The Man and I have enough food for for a month, maybe six weeks, if we eat two conservative meals a day. We started out with about 15 pounds of dried pinto beans, along with a few more pounds of dried black beans, lentils, white beans and Lima beans. We’ve been eating oatmeal for breakfast so we can save the eggs for baking. I’ve been working hard to vary our dinners so we don’t burn out on beans early on. There may come a day when we’re eating all pintos all the time, but I want to delay that day for as long as possible.
Jerico is set with food for now. Last Tuesday we picked up a 35 pound sack of food we’d had shipped from Chewy.com. That much food will last him at least a month, probably six weeks. He’ll be out of medication too, sometime in the next couple of months. We order that online too.

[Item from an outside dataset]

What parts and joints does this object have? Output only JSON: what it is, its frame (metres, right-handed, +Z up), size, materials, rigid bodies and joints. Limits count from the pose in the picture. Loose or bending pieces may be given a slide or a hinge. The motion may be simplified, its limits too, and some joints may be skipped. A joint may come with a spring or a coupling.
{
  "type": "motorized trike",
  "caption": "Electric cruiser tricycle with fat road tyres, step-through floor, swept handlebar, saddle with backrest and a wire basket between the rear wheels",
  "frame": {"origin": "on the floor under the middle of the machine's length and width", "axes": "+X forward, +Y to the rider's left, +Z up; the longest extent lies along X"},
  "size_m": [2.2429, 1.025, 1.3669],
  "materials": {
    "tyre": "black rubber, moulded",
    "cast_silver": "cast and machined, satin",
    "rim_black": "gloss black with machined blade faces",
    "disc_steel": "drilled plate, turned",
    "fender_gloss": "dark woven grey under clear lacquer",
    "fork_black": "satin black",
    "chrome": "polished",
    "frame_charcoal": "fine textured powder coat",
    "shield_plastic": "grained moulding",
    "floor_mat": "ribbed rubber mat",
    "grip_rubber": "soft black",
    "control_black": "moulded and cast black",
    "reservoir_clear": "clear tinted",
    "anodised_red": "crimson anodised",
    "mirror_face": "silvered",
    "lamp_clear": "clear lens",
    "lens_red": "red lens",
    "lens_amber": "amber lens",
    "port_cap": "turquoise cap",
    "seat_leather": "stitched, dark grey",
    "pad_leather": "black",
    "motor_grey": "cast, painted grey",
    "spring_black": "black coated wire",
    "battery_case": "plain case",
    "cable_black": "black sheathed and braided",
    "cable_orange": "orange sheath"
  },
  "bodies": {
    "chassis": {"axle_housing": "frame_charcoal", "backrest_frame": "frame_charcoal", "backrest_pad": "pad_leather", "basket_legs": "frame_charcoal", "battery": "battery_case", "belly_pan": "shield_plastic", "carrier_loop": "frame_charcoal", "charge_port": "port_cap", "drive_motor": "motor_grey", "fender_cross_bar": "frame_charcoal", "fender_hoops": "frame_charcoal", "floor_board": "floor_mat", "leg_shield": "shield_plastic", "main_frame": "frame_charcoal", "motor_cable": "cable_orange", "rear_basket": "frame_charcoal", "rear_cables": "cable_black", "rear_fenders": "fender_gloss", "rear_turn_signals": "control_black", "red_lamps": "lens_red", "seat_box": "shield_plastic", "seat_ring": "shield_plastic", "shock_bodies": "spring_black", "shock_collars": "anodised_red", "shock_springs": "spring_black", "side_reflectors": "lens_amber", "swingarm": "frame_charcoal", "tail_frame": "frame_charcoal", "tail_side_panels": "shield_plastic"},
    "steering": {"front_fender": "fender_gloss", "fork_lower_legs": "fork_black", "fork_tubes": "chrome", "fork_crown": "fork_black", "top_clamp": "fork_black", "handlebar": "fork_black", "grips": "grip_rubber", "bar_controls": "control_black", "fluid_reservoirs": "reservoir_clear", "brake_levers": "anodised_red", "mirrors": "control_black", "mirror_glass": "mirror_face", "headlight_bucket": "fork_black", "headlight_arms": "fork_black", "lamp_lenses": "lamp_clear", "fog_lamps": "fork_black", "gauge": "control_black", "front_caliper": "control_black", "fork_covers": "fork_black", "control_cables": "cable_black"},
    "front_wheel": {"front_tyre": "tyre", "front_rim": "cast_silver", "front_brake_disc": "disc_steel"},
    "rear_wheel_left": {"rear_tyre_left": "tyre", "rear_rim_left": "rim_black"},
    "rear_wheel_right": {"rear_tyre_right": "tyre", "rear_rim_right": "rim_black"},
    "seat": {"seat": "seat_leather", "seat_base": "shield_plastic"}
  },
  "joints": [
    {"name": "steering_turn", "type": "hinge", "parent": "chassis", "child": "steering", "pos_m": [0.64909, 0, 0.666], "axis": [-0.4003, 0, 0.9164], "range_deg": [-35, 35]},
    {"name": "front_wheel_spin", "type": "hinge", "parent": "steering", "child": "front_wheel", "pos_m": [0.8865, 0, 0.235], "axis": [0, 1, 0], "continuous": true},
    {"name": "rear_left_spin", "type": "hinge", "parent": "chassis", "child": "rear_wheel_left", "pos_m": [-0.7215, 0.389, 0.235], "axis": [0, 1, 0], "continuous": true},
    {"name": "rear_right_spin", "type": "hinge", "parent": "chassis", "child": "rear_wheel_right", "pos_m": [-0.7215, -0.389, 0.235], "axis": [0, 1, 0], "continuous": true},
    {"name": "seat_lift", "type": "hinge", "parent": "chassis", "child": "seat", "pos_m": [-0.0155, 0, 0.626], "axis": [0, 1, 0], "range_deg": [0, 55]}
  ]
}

Unlike most people in the United States, we don’t get home delivery of mail. No one in this part of the state does. Folks either get a box at a post office or at a private company like the UPS Store. So while most of you can order online and have groceries or dog food or medicine or craft supplies delivered to your home, we don’t enjoy that convenience. Our mailbox is 20 miles away, in The Hot Zone.
The nearest outgoing mailbox is at least 12 miles from our home, and The Man really doesn’t want me driving there to mail letters and postcards. He fears the virus is going to be concentrated anywhere that people live. He fears I might breathe in the virus and bring it home. Again, is he over cautious or just cautious enough?

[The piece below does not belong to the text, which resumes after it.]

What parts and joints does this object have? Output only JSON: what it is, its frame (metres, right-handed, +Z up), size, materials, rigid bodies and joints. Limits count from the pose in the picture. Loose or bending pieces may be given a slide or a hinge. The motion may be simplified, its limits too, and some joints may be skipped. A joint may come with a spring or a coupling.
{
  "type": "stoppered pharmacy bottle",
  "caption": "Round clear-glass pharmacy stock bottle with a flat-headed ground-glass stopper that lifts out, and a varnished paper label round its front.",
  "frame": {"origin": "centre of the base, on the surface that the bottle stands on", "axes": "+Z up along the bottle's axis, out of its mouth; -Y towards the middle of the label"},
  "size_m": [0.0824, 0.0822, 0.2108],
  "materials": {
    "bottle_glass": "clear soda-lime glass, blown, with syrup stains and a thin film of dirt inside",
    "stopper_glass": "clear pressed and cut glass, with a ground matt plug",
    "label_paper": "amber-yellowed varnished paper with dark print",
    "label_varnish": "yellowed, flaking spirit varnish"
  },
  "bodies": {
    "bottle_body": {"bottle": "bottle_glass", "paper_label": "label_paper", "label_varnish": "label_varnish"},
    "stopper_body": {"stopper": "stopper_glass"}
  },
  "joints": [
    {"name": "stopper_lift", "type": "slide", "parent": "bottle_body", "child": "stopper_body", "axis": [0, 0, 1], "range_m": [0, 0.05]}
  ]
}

What did I decide to do after considering my prospects of neither incoming nor outgoing mail for a month or more? I decided to make postcards, of course. Something about cutting paper and gluing it down in new ways is comforting to me in times of stress. The actions give me a feeling of control, I suppose.

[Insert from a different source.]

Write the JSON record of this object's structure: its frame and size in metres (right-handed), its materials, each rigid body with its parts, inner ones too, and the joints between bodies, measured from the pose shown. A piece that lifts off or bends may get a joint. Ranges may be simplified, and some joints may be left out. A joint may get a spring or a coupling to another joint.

Two days and 38 postcards later, I ran out of the decoupage glue I like to use for all my collage work. I won’t be getting any more of it any time soon, so I guess my postcard creating is on hiatus.
This past Saturday, I tried to file my taxes online. It turned into a fiasco because I don’t know last year’s Adjusted Gross Income. I had to give up after a couple of hours of struggle until my sibling (whose mail is delivered to the front porch) receives some documentation and calls me with the information.
After I was unable to achieve my big goal for the day, I fell into despair. It was tool cold and windy to go for the walk The Man suggested. I didn’t feel like writing. I didn’t feel like talking or watching a movie. After I cooked dinner and washed the dishes, the rest of my life stretched before me, long and boring.
The Man and I ended up watching some King of the Hill on Hulu. (Thank goodness for free trials from streaming services.) That cheered me up a little, but all I really wanted to do was play the matching game I put on my phone. I don’t have to think too hard about it, so it doesn’t tax my brain, but I have to pay close enough attention to it that unwanted thoughts are kept away. It’s an unproductive activity, but after hours of reading news sources and thinking about COVID-19 and people refusing to isolate and the lack of ventilators and all the horribleness that’s coming down the pike, my brain enjoys being blank.
I don’t know what to do with this blog right now. Should I carry on as if nothing is amiss and our whole world isn’t crumbling? Should I go all COVID-19 all the time? To be honest with you, I don’t have it in me to go all COVID-19 all the time. But if no one cares anymore about a free camping spot in Colorado or stories from my past or photos of my first Little Free Food Pantry, I’m not going to bother. However, if my blog helps you feel a little more normal, I’m all for continuing with it.
Please, let me know what you think. If you’re reading these words, please, please leave a comment (as short or as long as you like) letting me know what you want to see here in the coming days. Your input will help me make some decisions.
In the meantime, please keep yourself safe. Stay home as much as possible. Work from home if you can. Stay away from people outside your immediate family. Wash your hands. Be kind. Above all, please be kind.